Things got even more surreal later on when Paul Scholes joined the panel. Presenter Jake Humphrey says these words – “Now we’ve quite rightly criticised Manchester City numerous times this season so we should quite rightly praise them as hard as it is”. As hard as it is. Humphrey defended his comment by stating that he was gesturing to Scholes and Ferdinand when he said this. It’s a candid admission because it then begs the question if it is so hard for these pundits to be objective and if they do lack the professional integrity of a Gary Neville say who can leave his bias at the studio door then why…are…they…there?

Extending on Scholes for a moment: regardless of which channel why has he become the go-to pundit for all City games? He offers very little beyond open spite and petty digs and if this is what television companies are now after I look forward to seeing Emmanuel Adebayor cover future Arsenal games and Robbie Fowler becoming a regular fixture at Old Trafford. Oh this strategy is just for City is it? Righto.

This was a momentous and memorable night for City fans yet those not in attendance were forced to watch – and pay for it – in the company of inadequate pundits who are in every possible way hated foes.

There is a very obvious reason why you, I, and anyone else choose not to watch a big game for your club in the supporter’s bar of your local rival. With City and BTSport for this and every other season Blues are forced to pay through the nose for this very treat.

It hardly got better during the game either with co-commentator Steve McManaman – who is widely loathed by blues and evidently revels in the unpopularity – unleashing a bizarre tirade five minutes in about the lack of atmosphere and attendance. The game, as already stated, was a sell-out and it can only be assumed the wum was referring to a splattering of empty seats in the corporate section. Sadly that is a reflection on modern football, not Manchester City. Sadly McManaman was probably fully aware of this fact.

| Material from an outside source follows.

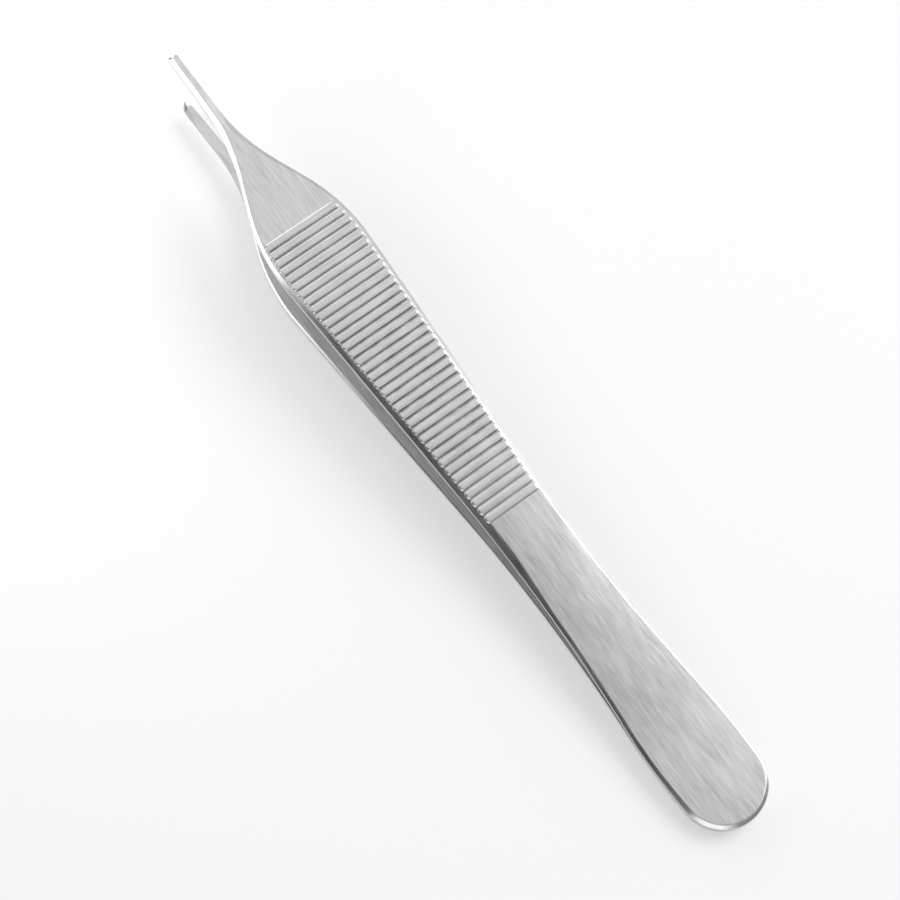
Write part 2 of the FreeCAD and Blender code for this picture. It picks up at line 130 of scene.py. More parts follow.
def half_width(x):
    """Half width of the strip at x."""
    p = plan
    if x < p["tail_end"].x:
        return math.sqrt(max(TAIL_R ** 2 - (x - TAIL_R) ** 2, 0))
    if x < p["blend_end"].x:
        return p["blend"].y + math.sqrt(BLEND_R ** 2 - (x - p["blend"].x) ** 2)
    if x < p["waist_end"].x:
        return p["waist"].y - math.sqrt(WAIST_R ** 2 - (x - WAIST_X) ** 2)
    if x < p["flank_end"].x:
        return on_line(p["waist_end"], p["flank_end"], x)
    if x < p["shoulder_end"].x:
        return p["shoulder"].y + math.sqrt(SHOULDER_R ** 2 - (x - SHOULDER_X) ** 2)
    if x < p["neck_end"].x:
        return on_line(p["shoulder_end"], p["neck_end"], x)
    if x < p["hollow_end"].x:
        return p["hollow"].y - math.sqrt(NECK_R ** 2 - (x - p["hollow"].x) ** 2)
    return on_line(p["hollow_end"], p["tip"], x)


def height(face, x):
    """Height of the outer or the inner face over the middle plane at x."""
    if x < WELD_X:
        return face["start"]
    if x < face["bend_end"].x:
        return face["bend"].y - math.sqrt(BEND_R ** 2 - (x - WELD_X) ** 2)
    if x < face["shank_end"].x:
        return on_line(face["bend_end"], face["shank_end"], x)
    if x < GRIP_X:
        return face["bow"].y + math.sqrt(face["bow_r"] ** 2 - (x - GRIP_X) ** 2)
    if x < face["beak"].x:
        return face["top"]
    if x < face["beak_end"].x:
        return face["beak"].y - math.sqrt(BEAK_R ** 2 - (x - face["beak"].x) ** 2)
    return on_line(face["beak_end"], Vector((LENGTH, face["end"])), x)


print("widest", round(2 * max(half_width(x) for x in range(121)), 2), "thickness at the grip",
      round(height(outer, 80) - height(inner, 80), 2))

# %% [markdown]
# ## The strip
# The blank is stamped, and its outer edges are ground to a bevel that turns softly into the face.
# On the beak the two bevels grow until they meet in a ridge. The model walks round the outline in
# short steps. At each step it sets out one row of points: over the face from the middle, round
# the turn, down the bevel and the wall, round the small inner edge and back under to the middle.
# The tables say how the edge changes along the arm. Each holds places along the arm and values:
# the width of the edge from above on either side, the angle of the bevel in degrees, the share of
# the width that is flat, the width of the inner edge, and the crown that polishing leaves across
# the face. The left edge is ground a little wider than the right one, as in the photograph.

# %% Edge tables and steps round the outline
BEAK_WIDE = [(90, 0.55), (100, 0.56), (105, 0.66), (107, 0.8), (110, 0.9), (120, 0.9)]
LEFT_WIDE = [(0, 0.6), (4, 0.6), (12, 0.5), (24, 0.45), (33, 0.5), (42, 1.0), (50, 0.9), (60, 0.8),
             (82, 0.7)] + BEAK_WIDE
RIGHT_WIDE = [(0, 0.6), (4, 0.25), (24, 0.28), (33, 0.42), (44, 0.55), (60, 0.62), (82, 0.6)] + BEAK_WIDE
EDGE_ANGLE = [(0, 34), (80, 34), (92, 31), (100, 28), (106, 26), (120, 26)]
EDGE_FLAT = [(0, 0.6), (33, 0.6), (44, 0.65), (80, 0.65), (100, 0.55), (106, 0.8), (120, 0.85)]
CROWN = [(0, 0.05), (20, 0.08), (35, 0.14), (50, 0.1), (58, 0.03), (100, 0.03), (110, 0.0), (120, 0.0)]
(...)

Compare and contrast the negativity, untruths, and general snidiness of this coverage to what Liverpool were afforded on the very same channel the following evening. From the very start of the programme that showed the supporters excitedly enter Anfield to a full five minutes given to their pre-match song – filmed with such reverence you’d be forgiven for thinking this was LFC TV – to footage of legends and every club mythology celebrated this was a festival of positivity and whole-hearted support. Even when the Reds conceded two first half goals the compliments just kept on coming with the two commentators focusing on how well Liverpool were playing and just how hard they were trying.  Klopp meanwhile was given a free pass.

If City had conceded two to PSG in their first half McManaman would have exploded in spite, the wages of the players and supposed failings of Pelligrini would have been mentioned on repeat, while the cackling from the studio would have been so loud it would have made it to the screen.

You may think that the subsequent second half miracle justified this giddy acclaim but at this point the miracle remained its dictionary definition. At this point Liverpool were being out-played, out-classed and out-thought.

Yet on it continued, the gushing encouragement with BTSport determined to join the fans in being Liverpool’s twelfth man.

I can only imagine what that must be like watching as a Red. As a City fan I have only ever encountered the direct opposite.

To BTSport, Sky and ITV I say only this. You’ve had your fun at our expense, you have kicked us about, taken an incalculable amount of snidy potshots, and been a downer on us from one game to the next. But enough is enough now. We deserve the same amount of respect you afford to every other English club in Europe. That’s all we want. No more, no less.

Next up lies a semi-final with Real Madrid. It is an extraordinary and mind-blowing fixture for any Blue who could never have dreamed of such heights during our prolonged and painful dark days.

I would like to watch the away game on an English channel and believe just for an instant that they actually want us to win.